DATA EXTRACT >>
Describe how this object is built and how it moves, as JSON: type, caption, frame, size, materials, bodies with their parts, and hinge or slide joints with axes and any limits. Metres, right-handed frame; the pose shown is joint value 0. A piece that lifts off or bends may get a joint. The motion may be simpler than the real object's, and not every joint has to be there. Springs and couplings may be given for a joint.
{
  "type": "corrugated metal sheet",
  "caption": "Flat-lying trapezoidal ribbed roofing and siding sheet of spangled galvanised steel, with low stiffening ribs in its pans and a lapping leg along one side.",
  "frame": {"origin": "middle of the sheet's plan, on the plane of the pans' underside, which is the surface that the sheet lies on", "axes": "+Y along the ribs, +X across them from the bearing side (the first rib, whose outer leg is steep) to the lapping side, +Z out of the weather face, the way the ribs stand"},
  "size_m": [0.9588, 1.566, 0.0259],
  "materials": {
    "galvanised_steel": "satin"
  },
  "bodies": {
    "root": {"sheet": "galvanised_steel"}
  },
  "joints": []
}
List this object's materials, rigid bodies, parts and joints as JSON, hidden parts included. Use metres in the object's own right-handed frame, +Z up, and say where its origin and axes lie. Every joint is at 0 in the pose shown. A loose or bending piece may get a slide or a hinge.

SHORT TASK >>
Go through the records and pull out each line that includes the word "type".

TASK SOLUTION >>
Describe how this object is built and how it moves, as JSON: type, caption, frame, size, materials, bodies with their parts, and hinge or slide joints with axes and any limits. Metres, right-handed frame; the pose shown is joint value 0. A piece that lifts off or bends may get a joint. The motion may be simpler than the real object's, and not every joint has to be there. Springs and couplings may be given for a joint.
  "type": "corrugated metal sheet",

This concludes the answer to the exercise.